Published on 21 November 2014
International leaders in human and animal chlamydia research will be among the speakers at the biennial Australian Chlamydia Conference to be held, for the first time, at USC on 26 and 27 November.
Experts from Switzerland, Canada, Italy and the United States will join Australia’s top chlamydia experts to present the latest research on various strains of the disease that affect humans, koalas and a range of other animals, including livestock.
More than 100 delegates have registered for the 2014 Australian Chlamydia Conference that is being hosted by USC and sponsored by Queensland’s Department of Environment and Heritage Protection (EHP).
USC academics Professor Peter Timms and Dr Adam Polkinghorne (pictured) have organised the conference that will feature almost 40 presentations of cutting-edge research.
Topics will cover a wide range of areas, including: the implications of chlamydia for women who require IVF to conceive; a non-sexually transmitted type of chlamydia that infects up to 80 percent of humans and causes respiratory infections; and the genetic relationships between chlamydial infections in koalas and Australian cattle and sheep.

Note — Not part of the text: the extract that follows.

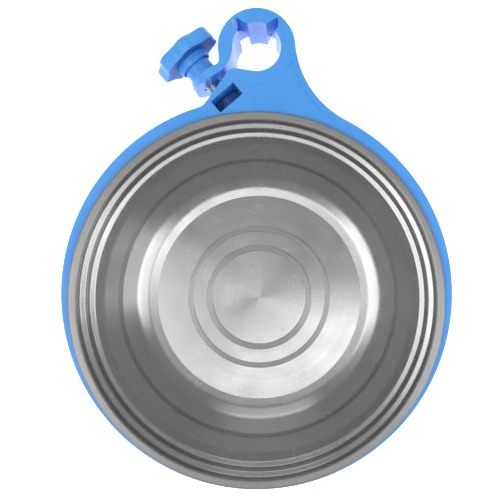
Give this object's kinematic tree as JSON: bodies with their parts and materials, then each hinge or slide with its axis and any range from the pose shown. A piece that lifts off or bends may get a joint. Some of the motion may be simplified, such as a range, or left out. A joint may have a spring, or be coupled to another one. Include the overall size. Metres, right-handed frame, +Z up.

The conference will be attended by clinicians, academics from Queensland University of Technology, University of Technology Sydney, University of Sydney, University of Melbourne, Murdoch University, University of Newcastle and USC, staff from EHP and Queensland Health, wildlife carers and volunteers.
The first day of the event will focus on research into chlamydia in humans and the second on chlamydia in animals, particularly koalas.